REPUBLIKA.CO.ID, JAKARTA -- Shalat bukanlah sekadar gerakan tanpa makna. Berbagai filosofi kehidupan tersirat dari gerakan shalat. Muslim bijak yang mampu membaca makna filosofis shalat, merekalah yang mampu menjadikan shalatnya sebagai inspirasi dalam kehidupan.
Setidaknya, mereka terhindar dari hal-hal negatif dalam kehidupan ini. Sebagaimana firman Allah SWT, "Sesungguhnya shalat itu mencegah dari perbuatan keji dan mungkar." (QS al-'Ankabut [29]: 45).
Shalat fardhu lima waktu dianjurkan berjamaah di Masjid. Ganjarannya 27 derjat dibanding shalat sendiri. Rasulullah SAW sangat disiplin mengontrol umatnya untuk shalat di masjid.
Rasulullah SAW pernah bertekad untuk menyuruh kaum muslimin melaksanakan shalat. Sementara Beliau SAW pergi bersama beberapa orang membawa seikat kayu untuk membakar rumah orang yang tidak datang shalat berjamaah. (HR Bukhari Muslim).
Berjamaah adalah simbol persatuan umat Islam. Bayangkan saja, jika dalam shalat mereka mampu berjamaah, tentu dalam urusan duniawi mereka akan mampu saling bahu-membahu.
Merapatkan dan meluruskan shaf adalah simbol persatuan dan kerukunan umat Islam. Rasulullah SAW bersabda, "Luruskan shaf, jangan berselisih. Nanti hati kalian juga akan berselisih." (HR Bukhari Muslim).

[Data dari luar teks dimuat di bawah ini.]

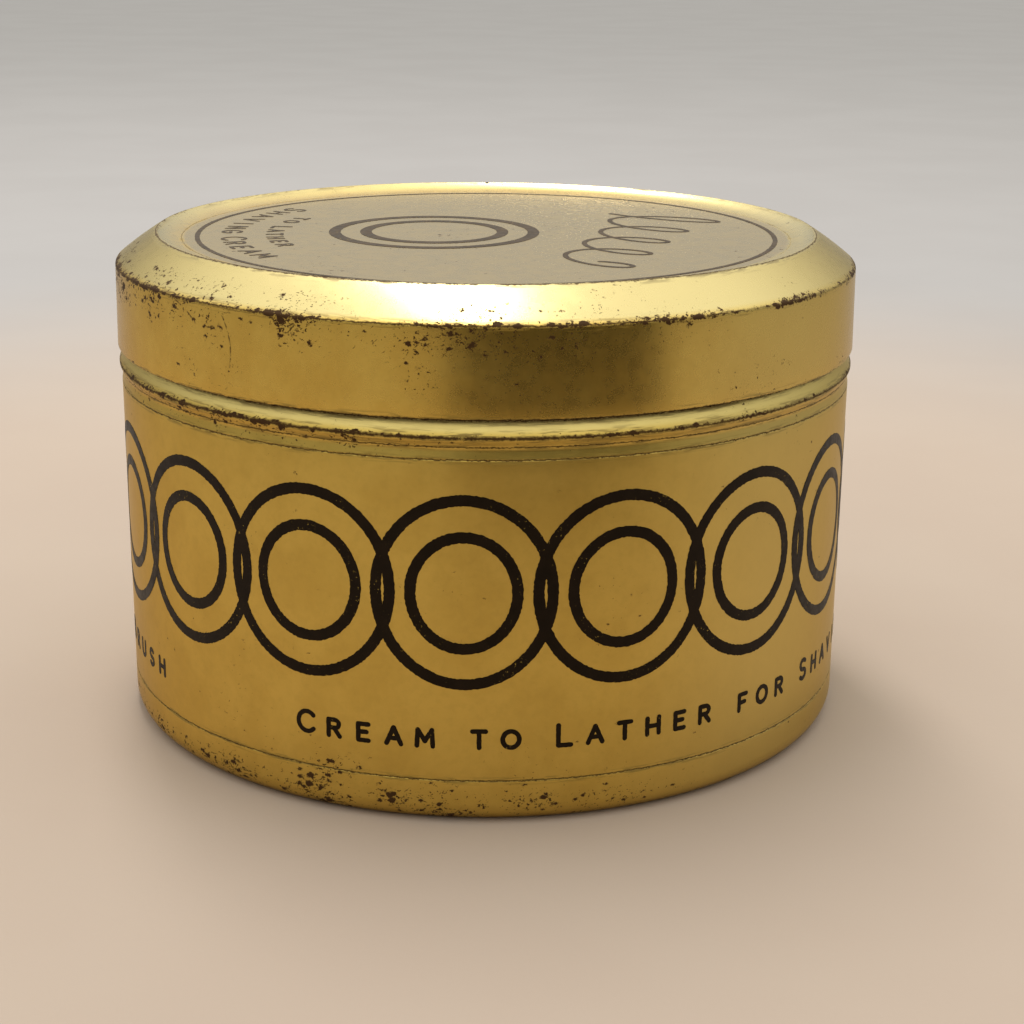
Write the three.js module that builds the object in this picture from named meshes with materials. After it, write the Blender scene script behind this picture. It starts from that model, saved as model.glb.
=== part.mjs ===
// A round slip-lid tin for shaving cream, lid on. Millimetres, +Z up.
// Origin: on the surface the tin stands on, under the centre of its base.
// Every piece is a solid of revolution about Z, so each is a short profile of
// (radius, height) points that starts and ends on the axis.
import * as THREE from "three";

const SEGMENTS = 64;
const DEGREE = Math.PI / 180;

// Sheet metal and clearances
const SHEET = 0.5; // wall of both drawn shells
const TOUCH_GAP = 0.3; // left between pieces that rest on each other

// Tin body
const BODY_RADIUS = 45.8;
const HEEL_RADIUS = 3.6; // rounding from the wall into the foot
const FOOT_OUTER = BODY_RADIUS - HEEL_RADIUS;
const FOOT_INNER = 35.5;
const FOOT_SLOPE = 1.2; // run of the step from the foot up to the recess
const RECESS = 0.6; // centre of the base stands this far off the ground
const WALL_TOP = 42.4; // scored line where the plain wall ends
const WAIST_RADIUS = 45.55; // shallow groove between the wall and the bead
const WAIST_HEIGHT = 43.7;
const BEAD_RADIUS = 46.05;
const BEAD_HEIGHT = 44.9;
const SHOULDER_HEIGHT = 46.6; // top of the bright slope, at the foot of the neck
const NECK_RADIUS = 45.1;
const CURL_RADIUS = 0.75; // inward curl of the rim
const RIM_TOP = 54.95;

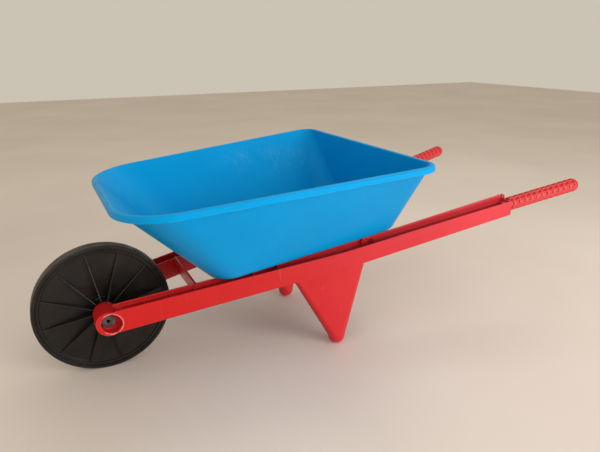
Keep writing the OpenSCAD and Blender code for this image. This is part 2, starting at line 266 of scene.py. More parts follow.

Rasulullah SAW sangat disiplin soal kelurusan shaf. Ia tak pernah memulai shalat sebelum shaf para sahabat benar-benar rapi, lurus, dan rapat.
Rasulullah SAW takut pertikaian hati umat Islam bisa dimulai dari bertikainya shaf mereka dalam shalat. Hingga pernah suatu kali Rasulullah SAW meluruskan shaf dengan pedang.
Menjadi seorang negarawan yang baik dididik dalam shalat. Hanya ada satu imam yang mutlak harus diikuti, selagi ia taat kepada Allah SWT dan ikut aturan-aturan syariat. Jika si imam khilaf dalam gerakan shalat, makmum mengingatkan dengan zikir subhanallah.
Sang imam diingatkan dengan kalimat yang baik. Akan batal shalat si makmum jika dia menegur imam dengan berdebat dan menyebut kesalahannya. Ini adab kepada pemimpin yang diajarkan shalat.
Ketika imam ditegur karena kesalahannya, ia tak bisa ngotot. Ia akan segera sadar, gerakan shalatnya sudah keliru. Demikian juga ketika ia lupa bacaan Alquran dalam shalatnya. Ia mendengarkan dengan seksama bacaan makmum yang mencoba mengingatkannya.